- Installed: 22 January 1983
- Term ended: 11 October 2004
- Predecessor: Domenico Caloyera
- Successor: Ruggero Franceschini
- Other post: Apostolic Administrator of Asia Minor (1983–1990)
- Previous post: Superior of Trabzon (1966–1983)

Orders
- Ordination: 21 March 1953
- Consecration: 9 April 1983 by Bruno Foresti

Personal details
- Born: 27 September 1928 Pavullo nel Frignano, Italy
- Died: 3 December 2023 (aged 95) Reggio Emilia, Italy

= Giuseppe Germano Bernardini =

Italian Roman Catholic archbishop (1928–2023)

Giuseppe Germano Bernardini, OFMCap (27 September 1928 – 3 December 2023) was an Italian prelate of the Catholic Church who worked as a missionary in Muslim-majority countries from 1957 to 2004 and served as Archbishop of İzmir, Turkey, from 1983 to 2004.

==Biography==
Giuseppe Germano Bernardini was born in Verica, a village in Pavullo nel Frignano, Italy, on 27 September 1928, the son of Sergio and Domenica Bernardini, both declared "Venerable" by Pope Francis in 2015. He was ordained a priest of the Order of Friars Minor Capuchin on 21 March 1953.

His career as a missionary in Muslim countries began in 1957. On 19 December 1966 he was named Ecclesiastical Administrator of Trabzon.

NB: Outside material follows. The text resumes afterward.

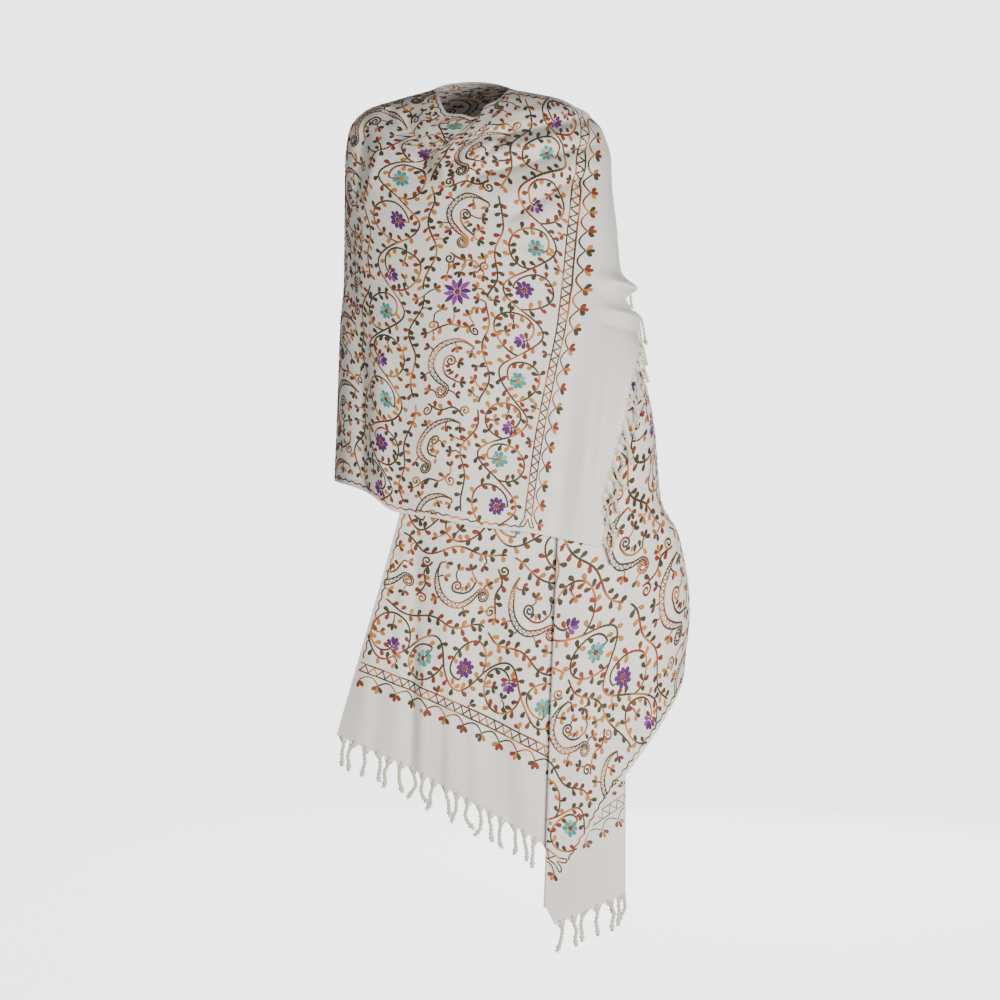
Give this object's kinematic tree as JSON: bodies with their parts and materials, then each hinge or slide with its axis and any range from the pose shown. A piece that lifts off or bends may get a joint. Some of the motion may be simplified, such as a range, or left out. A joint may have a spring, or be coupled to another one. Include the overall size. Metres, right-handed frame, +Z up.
{
  "type": "embroidered shawl, draped as worn",
  "caption": "Long rectangular wool shawl with floral vine embroidery and knotted fringe, wound over both shoulders and falling in front in a deep pleat.",
  "frame": {"origin": "the base of the wearer's neck, between the shoulders", "axes": "+Z up, the front of the shawl faces -Y, +X towards the shoulder that both ends pass over"},
  "size_m": [0.5684, 0.2774, 1.381],
  "materials": {
    "embroidered_wool": "fine cream wool with coloured hook embroidery",
    "plain_wool": "fine cream wool, plain",
    "fringe_wool": "twisted cream wool yarn"
  },
  "bodies": {
    "root": {"front_wrap": "embroidered_wool", "front_end": "plain_wool", "front_end_fringe": "fringe_wool", "back_wrap": "embroidered_wool", "fall_panel": "embroidered_wool", "fall_return": "embroidered_wool", "fall_front": "embroidered_wool", "fall_panel_fringe": "fringe_wool", "fall_return_fringe": "fringe_wool"}
  },
  "joints": []
}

On 22 January 1983, Pope John Paul II appointed him Archbishop of İzmir. He received his episcopal consecration on 9 April from Archbishop Bruno Foresti.

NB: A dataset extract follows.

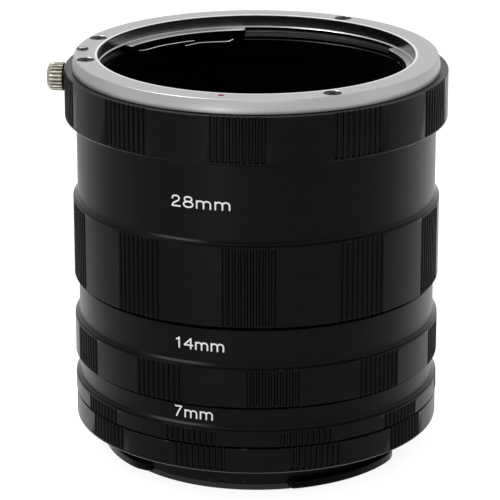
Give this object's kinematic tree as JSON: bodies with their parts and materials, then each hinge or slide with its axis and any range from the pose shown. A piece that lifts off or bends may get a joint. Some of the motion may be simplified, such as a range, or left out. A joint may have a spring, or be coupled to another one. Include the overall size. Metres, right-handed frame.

When the Vicariate of Anatolia was erected from the jurisdiction he once led as the Trabzon Mission on 30 November 1990, he was named Apostolic Administrator.

Bernardini chaired the Episcopal Conference of Turkey from 1989 to 1992. On 13 October 1999, addressing a meeting of the Synod of Bishops, the 2nd Special Assembly for Europe, he warned that Islam was intent on dominating Christian Europe. He said: "The 'domination' has already started with petrodollars, used not to create jobs in poor countries in North Africa and the Middle East, but to build mosques and cultural centers in Christian countries ... including Rome, center of Christianity". He advised especially against allowing Muslims to use Christian churches for their services. He called interfaith meetings with Muslims "a dialogue of the deaf". He retired on 11 October 2004 upon the appointment of his successor, Ruggero Franceschini.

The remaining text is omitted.